This action was brought by the appellee, Danny Joe Mitchell, to recover for personal injuries and property damage sustained by him in a collision between his car and that of Sally A. Haley. Mrs. Haley proved to be an uninsured motorist within the coverage of a motor vehicle insurance policy issued by the appellant, Farm Bureau Mutual, to Danny Joe’s father. Danny Joe was an insured person under the policy. In his complaint Danny Joe sought $37,500 in tort damages from Mrs. Haley and $8,000 in contract damages from Farm Bureau Mutual, that being the extent of the insurer’s remaining liability under the uninsured motorist clause when the suit was filed. The insurance company denied liability and asserted that the collision was caused by Danny Joe’s negligence and by that of a third motorist who no longer plays any part in the litigation.
The jury found that Mrs. Haley’s negligence was the sole cause of the collision. The verdict in Danny Joe’s favor, against Mrs. Haley, was in the amount of $23,300. Farm Bureau Mutual admits its liability for $8,000 of that amount, but the insurer insists that the trial court erred in awarding Danny Joe a judgment for the statutory penalty and attorneys’ fee. That insistence presents the only question on appeal.
According to the complaint, Farm Bureau Mu*129tual’s policy provided, among other coverages, “an uninsured motorist coverage, to pay for all sums which the insured . . . shall be legally entitled to recover for damages from the owner or operator of an uninsured highway vehicle because of bodily injuries sustained by the insured, caused by accident and arising out of the ownership, maintenance, or use of such uninsured highway vehicle.” In this court the appellant argues that such uninsured motorist coverage is not within the various types of insurance falling within our penalty and attorneys’ fee statute.
We do not find that argument to be sound. In Empire Life & Hosp. Ins. Co. v. Armorel Planting Co., 247 Ark. 994, 449 S. W. 2d 200, we looked to the definitions contained elsewhere in our Insurance Code in deciding whether a particular policy came within the purview of the penalty and attorneys’ fee section of the Code. Specifically, we held the policy in that case to be casualty insurance within the Code’s definition of that term.

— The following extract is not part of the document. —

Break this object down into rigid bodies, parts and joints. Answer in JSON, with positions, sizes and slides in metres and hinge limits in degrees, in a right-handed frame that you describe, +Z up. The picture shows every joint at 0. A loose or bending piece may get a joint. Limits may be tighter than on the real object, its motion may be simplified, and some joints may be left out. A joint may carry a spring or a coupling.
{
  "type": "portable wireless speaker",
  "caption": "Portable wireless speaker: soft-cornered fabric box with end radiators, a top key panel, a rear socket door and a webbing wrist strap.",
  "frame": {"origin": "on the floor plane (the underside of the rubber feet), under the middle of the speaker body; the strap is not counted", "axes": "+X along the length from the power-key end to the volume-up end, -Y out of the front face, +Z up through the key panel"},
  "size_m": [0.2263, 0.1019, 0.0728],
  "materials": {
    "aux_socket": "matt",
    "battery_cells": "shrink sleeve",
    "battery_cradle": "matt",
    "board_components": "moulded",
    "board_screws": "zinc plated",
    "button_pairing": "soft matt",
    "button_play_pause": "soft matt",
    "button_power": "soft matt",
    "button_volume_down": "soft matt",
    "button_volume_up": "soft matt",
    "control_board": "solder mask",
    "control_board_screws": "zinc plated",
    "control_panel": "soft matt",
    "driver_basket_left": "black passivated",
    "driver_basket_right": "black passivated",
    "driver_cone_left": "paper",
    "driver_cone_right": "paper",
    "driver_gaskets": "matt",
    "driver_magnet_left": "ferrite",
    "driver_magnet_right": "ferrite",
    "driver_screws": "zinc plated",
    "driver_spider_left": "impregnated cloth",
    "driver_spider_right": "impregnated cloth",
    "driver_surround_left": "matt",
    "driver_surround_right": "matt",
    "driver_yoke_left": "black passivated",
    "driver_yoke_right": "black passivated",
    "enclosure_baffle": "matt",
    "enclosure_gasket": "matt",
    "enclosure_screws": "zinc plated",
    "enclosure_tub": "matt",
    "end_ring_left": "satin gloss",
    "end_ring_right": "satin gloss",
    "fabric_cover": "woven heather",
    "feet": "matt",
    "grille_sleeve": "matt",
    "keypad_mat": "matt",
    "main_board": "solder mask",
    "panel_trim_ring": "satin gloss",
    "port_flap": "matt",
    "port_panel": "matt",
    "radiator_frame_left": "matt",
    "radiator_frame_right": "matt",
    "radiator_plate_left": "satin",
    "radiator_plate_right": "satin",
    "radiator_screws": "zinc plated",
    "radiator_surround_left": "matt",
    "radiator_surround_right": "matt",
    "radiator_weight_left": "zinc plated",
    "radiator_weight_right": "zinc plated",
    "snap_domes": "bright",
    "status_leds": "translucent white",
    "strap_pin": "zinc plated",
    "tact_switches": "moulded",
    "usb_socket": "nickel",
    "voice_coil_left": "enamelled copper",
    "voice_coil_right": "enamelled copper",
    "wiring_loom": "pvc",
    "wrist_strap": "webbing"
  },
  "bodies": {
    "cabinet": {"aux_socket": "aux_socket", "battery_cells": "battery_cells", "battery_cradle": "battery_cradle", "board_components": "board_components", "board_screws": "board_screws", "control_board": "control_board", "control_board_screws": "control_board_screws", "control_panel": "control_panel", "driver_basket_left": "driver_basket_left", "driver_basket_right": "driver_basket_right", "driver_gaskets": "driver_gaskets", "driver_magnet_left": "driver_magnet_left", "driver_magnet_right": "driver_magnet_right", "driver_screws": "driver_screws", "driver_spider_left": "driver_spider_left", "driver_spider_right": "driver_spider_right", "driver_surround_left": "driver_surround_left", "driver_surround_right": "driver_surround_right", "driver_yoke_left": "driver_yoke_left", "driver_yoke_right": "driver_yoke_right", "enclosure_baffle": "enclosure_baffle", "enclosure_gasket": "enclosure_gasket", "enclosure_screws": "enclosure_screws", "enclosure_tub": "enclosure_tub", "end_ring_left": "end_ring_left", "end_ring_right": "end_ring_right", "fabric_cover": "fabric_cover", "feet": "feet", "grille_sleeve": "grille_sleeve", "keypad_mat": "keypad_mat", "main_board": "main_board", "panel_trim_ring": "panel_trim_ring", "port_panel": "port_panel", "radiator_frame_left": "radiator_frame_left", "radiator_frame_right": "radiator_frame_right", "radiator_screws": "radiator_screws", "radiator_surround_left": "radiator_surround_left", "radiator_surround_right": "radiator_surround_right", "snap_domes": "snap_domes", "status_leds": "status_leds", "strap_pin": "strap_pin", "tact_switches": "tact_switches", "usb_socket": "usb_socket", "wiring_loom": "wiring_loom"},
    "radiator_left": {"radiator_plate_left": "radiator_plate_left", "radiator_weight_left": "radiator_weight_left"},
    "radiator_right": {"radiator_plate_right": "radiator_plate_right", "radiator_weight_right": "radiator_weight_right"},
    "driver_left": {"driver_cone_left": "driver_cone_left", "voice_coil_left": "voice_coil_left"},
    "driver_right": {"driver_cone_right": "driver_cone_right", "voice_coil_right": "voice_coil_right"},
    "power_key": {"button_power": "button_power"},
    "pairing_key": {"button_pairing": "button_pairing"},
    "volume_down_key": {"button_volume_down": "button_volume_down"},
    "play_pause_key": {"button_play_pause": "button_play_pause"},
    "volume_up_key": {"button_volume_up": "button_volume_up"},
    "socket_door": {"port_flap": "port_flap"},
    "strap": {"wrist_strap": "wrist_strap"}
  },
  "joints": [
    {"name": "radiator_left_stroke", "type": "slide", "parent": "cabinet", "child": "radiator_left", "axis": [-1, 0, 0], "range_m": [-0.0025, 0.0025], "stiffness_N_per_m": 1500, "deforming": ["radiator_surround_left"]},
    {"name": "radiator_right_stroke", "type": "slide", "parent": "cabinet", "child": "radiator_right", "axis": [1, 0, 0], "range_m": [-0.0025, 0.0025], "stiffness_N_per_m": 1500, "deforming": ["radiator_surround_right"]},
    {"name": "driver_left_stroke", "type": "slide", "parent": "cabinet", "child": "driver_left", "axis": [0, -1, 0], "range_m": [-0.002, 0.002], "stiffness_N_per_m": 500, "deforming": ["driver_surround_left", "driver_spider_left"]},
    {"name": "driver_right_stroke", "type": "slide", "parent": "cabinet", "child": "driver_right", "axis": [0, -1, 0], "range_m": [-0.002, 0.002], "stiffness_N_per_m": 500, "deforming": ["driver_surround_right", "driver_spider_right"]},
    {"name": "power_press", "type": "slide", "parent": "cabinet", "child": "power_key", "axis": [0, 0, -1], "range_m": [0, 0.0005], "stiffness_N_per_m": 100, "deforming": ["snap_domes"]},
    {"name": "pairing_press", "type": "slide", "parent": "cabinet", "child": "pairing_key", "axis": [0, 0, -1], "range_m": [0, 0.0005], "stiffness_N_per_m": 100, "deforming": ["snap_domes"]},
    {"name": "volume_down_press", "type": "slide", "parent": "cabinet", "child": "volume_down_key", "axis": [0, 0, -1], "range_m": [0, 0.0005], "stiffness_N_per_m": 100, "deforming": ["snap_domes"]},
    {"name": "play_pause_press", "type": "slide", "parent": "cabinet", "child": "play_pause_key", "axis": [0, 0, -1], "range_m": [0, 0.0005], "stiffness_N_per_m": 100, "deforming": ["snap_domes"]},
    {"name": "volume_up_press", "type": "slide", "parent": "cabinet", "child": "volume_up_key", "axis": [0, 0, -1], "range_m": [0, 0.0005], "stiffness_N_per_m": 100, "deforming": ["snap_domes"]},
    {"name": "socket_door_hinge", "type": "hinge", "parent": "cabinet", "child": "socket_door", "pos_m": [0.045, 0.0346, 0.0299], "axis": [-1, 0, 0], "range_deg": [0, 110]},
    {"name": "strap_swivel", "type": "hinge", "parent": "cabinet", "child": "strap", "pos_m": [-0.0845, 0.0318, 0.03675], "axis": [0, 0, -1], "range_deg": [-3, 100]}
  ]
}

So here. The penalty and attorneys’ fees are recoverable upon policies of casualty insurance. Ark. Stat. Ann. § 66-8238 (Repl. 1966). Casualty insurance includes vehicle insurance, which is defined to include insurance against accidental injury to individuals while in a vehicle, if the insurance is issued as an incidental part of insurance on the vehicle. Section 66-2405 (1) (a). To the same effect, coverage against accidental injury as incidental to and part of vehicle insurance is deemed to be vehicle insurance. Section 66-2405 (2). Thus under the unmistakable language of the Code the uninsured motorist coverage constitutes casualty insurance.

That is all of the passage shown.